What makes this text stand out for me is the effect of this set of strained recollections and moments of disenchanted recognition on Freud’s mind. He calls it ‘derealisation’ (‘Entfremdungsgefühl’), a term he has hardly ever used before, to indicate that something is not just being repressed, but being blotted out – scotomised – as if it was never, had never been, could never be, there. These ‘derealisations’, he comments, are ‘abnormal’ mental structures, ‘remarkable phenomena that are little understood’.7 Way beyond the creative fantasy of the hysteric, the elaborate rituals of the obsessive, the artistic night-stalking of the dreamer, he is therefore talking about what the mind will do to avoid what it cannot bear to know about itself. The world fades and goes blank, wipes itself off the page. There is a violence in this story. Better the world or this bit of the world cease to exist, rather than be confronted with what I, as a flawed, divided human subject, cannot bear to contemplate.
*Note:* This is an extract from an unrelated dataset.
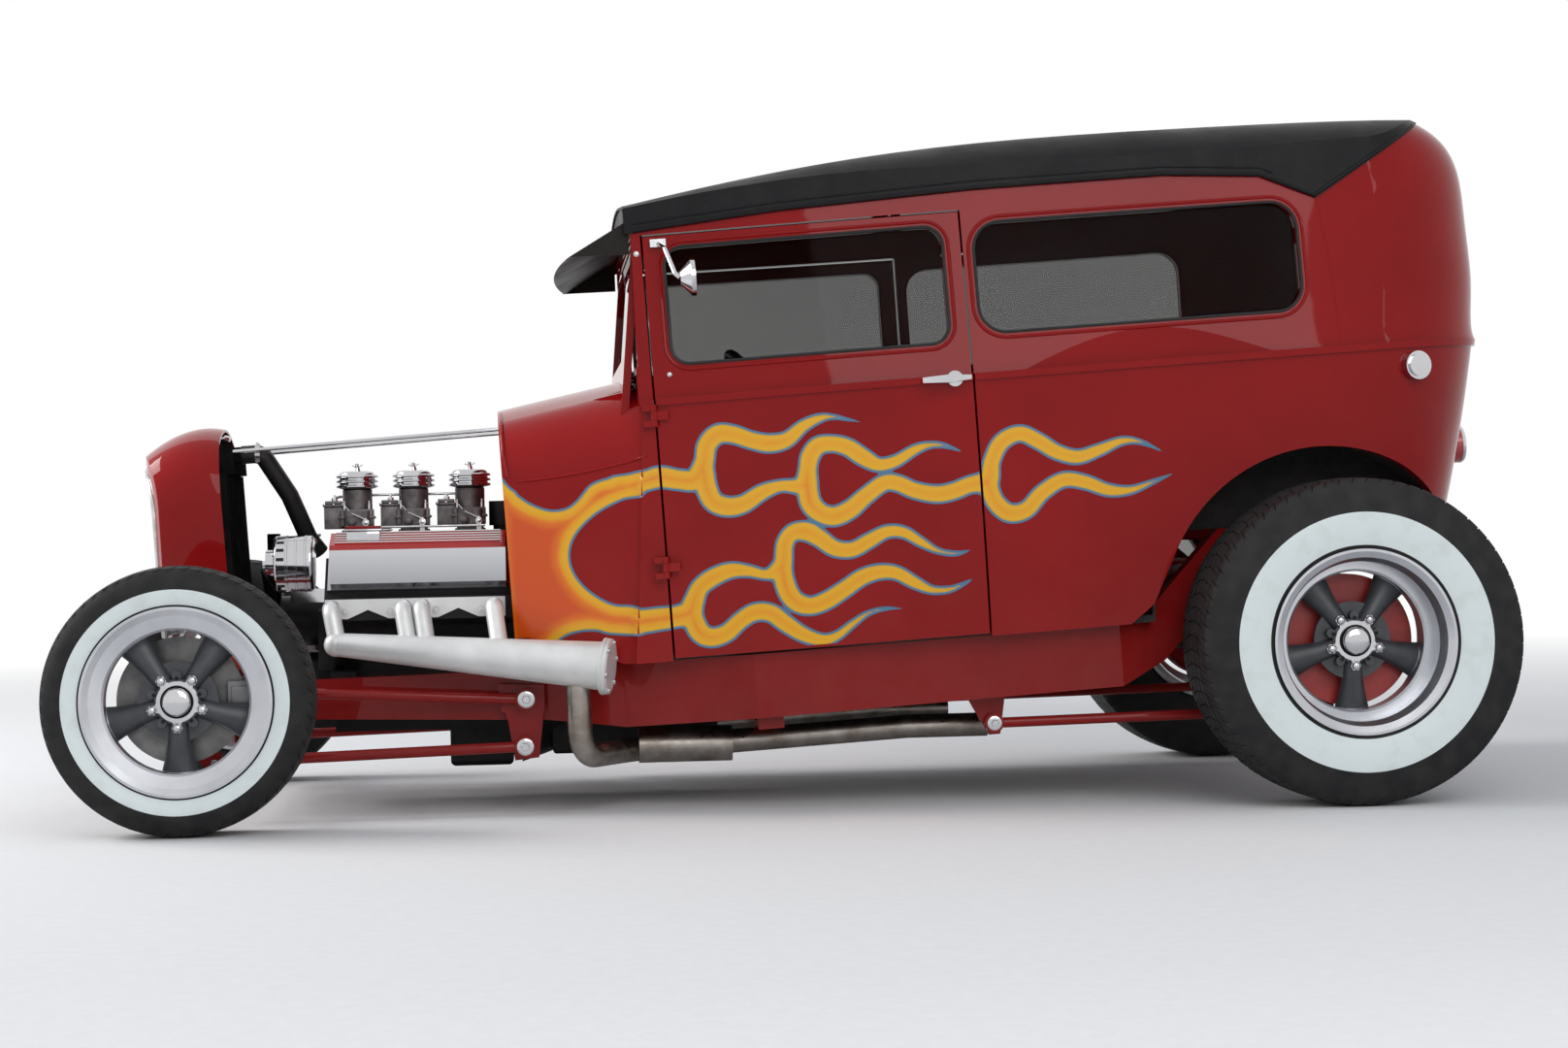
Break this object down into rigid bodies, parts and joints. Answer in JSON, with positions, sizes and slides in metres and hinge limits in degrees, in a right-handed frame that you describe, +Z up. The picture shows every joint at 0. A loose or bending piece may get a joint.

If I see this late work as brushed by the war on the horizon, it is because this wipe-out, this ruthless, world-destroying ego will go to any lengths to ward off any challenge to its own deluded comfort. In this, it surely bears a resemblance to John Gray’s account of the false unity of the post-Enlightenment world, and the potential for terror it contains – by which I mean the terror of totalitarianism and state violence, being unleashed at the time Freud was writing, as much as terror in the sense in which it is most commonly used, and misused, as a term today. It is one of those moments in Freud’s thinking when the borderline between history and psyche is paper thin. Freud knows that his attempt to read this moment in terms of guilt towards the father is too neat. He knows that this is a case where the law of the father does not quite do the trick (even if he offers it as the key to the mystery). Instead, hovering on the edge of that too predictable Oedipal interpretation is a world that disappears, carrying off the supreme symbol of Greek civilisation with it, all because of something which an over-defensive mind simply cannot tolerate.
This suggests a very specific way in which the question of modernism and that of memory are inextricably linked. Modernism is not a set of formulae about the modes of writing that best match the disenchantment of the world. It is not just a way of registering that world in the form of its disenchantment, a kind of laying down of arms before the world’s unwillingness to be subdued to thought. More than that, it is a way of recording – although that is not quite the right word – a failure of historical memory in the formation of memory itself. That, as I see it, is what Freud’s paper is touching on. To put it another way, a key driving question for modernism is: how can the mind take the measure of history, when history will submit neither to the reason of the world nor to the mind that confronts it?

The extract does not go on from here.